= RECORDS SUPPLIED =

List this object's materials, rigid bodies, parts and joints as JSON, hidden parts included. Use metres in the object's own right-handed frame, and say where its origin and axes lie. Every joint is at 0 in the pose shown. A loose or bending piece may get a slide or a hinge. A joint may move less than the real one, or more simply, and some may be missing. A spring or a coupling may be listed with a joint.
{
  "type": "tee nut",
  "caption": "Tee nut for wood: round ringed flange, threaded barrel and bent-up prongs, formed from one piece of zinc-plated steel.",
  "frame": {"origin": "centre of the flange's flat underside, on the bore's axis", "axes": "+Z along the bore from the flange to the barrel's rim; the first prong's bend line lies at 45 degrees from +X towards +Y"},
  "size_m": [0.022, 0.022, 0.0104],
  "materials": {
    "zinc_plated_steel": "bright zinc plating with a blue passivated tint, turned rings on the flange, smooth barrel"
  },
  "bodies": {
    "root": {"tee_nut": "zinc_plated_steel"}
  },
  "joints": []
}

--

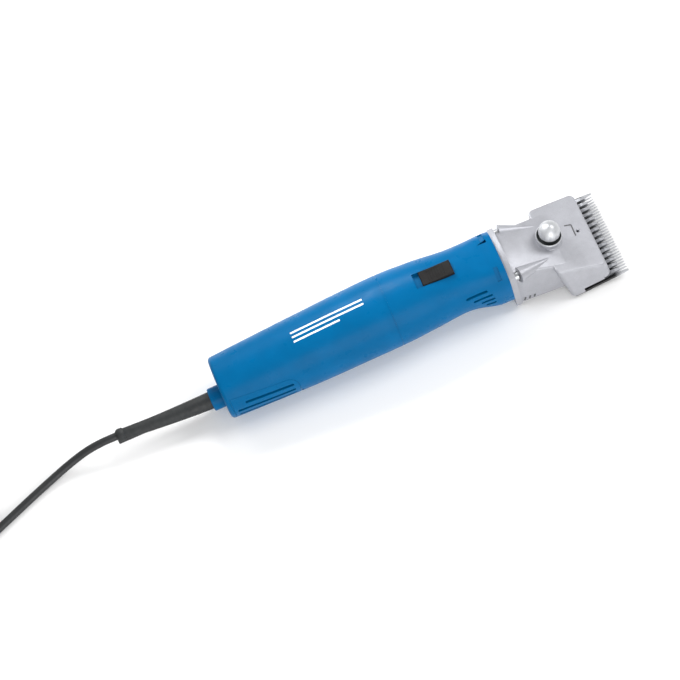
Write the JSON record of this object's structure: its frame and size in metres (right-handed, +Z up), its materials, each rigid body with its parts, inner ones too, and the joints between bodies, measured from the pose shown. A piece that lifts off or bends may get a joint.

* * *

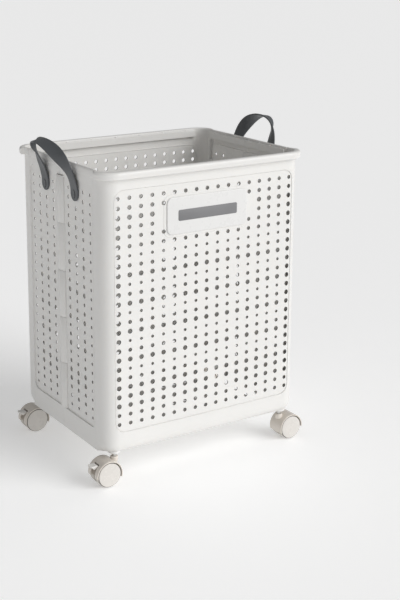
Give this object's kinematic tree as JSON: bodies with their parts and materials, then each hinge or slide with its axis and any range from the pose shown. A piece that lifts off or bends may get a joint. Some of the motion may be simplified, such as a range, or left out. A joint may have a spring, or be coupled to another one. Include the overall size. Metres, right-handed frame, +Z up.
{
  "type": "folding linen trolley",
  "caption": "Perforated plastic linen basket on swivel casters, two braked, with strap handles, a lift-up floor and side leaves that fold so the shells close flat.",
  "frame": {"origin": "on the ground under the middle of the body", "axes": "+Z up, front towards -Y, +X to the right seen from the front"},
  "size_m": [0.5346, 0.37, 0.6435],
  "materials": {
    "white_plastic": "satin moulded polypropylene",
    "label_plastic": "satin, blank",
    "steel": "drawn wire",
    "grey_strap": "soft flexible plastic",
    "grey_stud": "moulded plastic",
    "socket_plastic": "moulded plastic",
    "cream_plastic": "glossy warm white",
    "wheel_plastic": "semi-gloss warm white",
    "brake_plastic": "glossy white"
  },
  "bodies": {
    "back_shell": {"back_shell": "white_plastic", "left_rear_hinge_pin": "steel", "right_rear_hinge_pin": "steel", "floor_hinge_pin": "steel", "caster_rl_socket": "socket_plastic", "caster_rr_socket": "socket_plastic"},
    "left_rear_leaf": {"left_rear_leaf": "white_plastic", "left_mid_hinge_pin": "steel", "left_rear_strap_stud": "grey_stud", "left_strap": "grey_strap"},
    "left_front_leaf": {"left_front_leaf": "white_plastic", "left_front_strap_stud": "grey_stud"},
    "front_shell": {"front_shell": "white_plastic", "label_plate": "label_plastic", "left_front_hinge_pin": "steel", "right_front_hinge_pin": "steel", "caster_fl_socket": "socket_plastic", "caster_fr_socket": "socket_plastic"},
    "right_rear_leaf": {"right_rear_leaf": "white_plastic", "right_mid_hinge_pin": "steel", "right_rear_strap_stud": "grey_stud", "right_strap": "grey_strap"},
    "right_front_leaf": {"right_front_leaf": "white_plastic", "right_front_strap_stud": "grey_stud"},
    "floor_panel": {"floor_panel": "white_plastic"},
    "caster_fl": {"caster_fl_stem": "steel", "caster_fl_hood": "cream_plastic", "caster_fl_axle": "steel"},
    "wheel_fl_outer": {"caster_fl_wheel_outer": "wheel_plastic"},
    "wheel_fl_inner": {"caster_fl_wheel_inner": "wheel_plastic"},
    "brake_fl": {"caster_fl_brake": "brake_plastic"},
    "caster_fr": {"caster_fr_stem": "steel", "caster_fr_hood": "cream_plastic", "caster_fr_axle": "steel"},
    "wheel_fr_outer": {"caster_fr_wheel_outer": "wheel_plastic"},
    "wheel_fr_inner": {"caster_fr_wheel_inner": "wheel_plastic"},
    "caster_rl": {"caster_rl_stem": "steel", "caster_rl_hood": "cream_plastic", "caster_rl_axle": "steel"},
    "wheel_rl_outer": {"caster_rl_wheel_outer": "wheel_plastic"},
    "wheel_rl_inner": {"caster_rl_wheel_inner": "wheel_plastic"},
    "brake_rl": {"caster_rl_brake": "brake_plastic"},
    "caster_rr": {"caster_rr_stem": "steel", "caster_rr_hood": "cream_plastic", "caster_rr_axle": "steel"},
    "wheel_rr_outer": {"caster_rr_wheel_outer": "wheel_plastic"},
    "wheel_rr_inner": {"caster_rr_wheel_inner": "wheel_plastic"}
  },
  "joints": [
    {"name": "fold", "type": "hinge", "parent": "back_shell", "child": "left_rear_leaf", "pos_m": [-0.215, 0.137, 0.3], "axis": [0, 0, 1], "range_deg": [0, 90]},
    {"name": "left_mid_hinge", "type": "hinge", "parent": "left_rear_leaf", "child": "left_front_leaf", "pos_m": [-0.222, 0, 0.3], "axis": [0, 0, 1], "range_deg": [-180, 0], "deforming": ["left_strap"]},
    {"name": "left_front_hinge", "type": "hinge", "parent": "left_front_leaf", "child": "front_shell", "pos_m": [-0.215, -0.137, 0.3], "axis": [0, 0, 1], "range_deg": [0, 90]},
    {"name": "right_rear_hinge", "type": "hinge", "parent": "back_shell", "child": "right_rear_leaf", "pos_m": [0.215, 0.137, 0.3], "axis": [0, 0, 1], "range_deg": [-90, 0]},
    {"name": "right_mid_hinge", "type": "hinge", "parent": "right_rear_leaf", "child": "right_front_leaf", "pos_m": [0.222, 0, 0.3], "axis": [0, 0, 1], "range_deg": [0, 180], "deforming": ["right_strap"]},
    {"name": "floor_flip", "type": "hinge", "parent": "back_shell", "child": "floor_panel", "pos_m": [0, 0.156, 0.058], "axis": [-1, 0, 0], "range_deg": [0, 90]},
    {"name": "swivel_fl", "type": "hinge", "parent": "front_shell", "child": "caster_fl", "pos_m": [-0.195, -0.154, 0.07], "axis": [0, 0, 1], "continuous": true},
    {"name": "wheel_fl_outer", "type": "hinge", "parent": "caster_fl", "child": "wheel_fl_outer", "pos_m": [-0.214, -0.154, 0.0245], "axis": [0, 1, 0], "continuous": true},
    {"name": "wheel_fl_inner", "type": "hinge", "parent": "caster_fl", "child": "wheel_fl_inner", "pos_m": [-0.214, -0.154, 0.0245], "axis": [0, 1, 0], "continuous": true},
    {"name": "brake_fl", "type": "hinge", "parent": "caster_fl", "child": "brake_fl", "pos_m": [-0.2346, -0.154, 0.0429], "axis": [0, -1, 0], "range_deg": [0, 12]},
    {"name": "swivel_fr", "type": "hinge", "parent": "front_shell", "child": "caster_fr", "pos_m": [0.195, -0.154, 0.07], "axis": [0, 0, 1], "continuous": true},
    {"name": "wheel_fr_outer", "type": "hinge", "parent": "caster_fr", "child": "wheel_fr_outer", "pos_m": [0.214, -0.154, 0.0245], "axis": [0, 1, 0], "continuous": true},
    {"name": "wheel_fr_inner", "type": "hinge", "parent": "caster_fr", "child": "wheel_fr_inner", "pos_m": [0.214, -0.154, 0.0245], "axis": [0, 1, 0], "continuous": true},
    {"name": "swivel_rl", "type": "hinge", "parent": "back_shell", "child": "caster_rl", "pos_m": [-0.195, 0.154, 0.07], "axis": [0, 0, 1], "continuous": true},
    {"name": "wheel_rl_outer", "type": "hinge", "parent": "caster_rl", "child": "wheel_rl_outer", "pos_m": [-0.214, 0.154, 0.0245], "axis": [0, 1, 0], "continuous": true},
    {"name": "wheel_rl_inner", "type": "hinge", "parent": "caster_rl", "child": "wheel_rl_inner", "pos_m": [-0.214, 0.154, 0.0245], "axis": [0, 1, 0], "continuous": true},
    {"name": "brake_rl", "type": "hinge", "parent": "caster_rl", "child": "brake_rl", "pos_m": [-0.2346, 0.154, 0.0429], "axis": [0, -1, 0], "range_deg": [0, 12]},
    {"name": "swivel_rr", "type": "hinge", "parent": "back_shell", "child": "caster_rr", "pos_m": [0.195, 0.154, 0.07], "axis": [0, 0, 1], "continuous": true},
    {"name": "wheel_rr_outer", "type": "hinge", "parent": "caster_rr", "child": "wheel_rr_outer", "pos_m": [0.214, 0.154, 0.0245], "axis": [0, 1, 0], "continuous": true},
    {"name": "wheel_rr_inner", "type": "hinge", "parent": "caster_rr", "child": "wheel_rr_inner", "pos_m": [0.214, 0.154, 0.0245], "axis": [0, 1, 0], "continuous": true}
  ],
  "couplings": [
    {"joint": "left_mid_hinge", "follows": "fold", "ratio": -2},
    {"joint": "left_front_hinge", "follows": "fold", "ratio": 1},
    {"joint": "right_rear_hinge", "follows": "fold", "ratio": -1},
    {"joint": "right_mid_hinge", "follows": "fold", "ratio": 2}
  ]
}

= CHALLENGE =
Where a line in the material above holds "slide", copy that line.

= THE RESULT =
List this object's materials, rigid bodies, parts and joints as JSON, hidden parts included. Use metres in the object's own right-handed frame, and say where its origin and axes lie. Every joint is at 0 in the pose shown. A loose or bending piece may get a slide or a hinge. A joint may move less than the real one, or more simply, and some may be missing. A spring or a coupling may be listed with a joint.
Give this object's kinematic tree as JSON: bodies with their parts and materials, then each hinge or slide with its axis and any range from the pose shown. A piece that lifts off or bends may get a joint. Some of the motion may be simplified, such as a range, or left out. A joint may have a spring, or be coupled to another one. Include the overall size. Metres, right-handed frame, +Z up.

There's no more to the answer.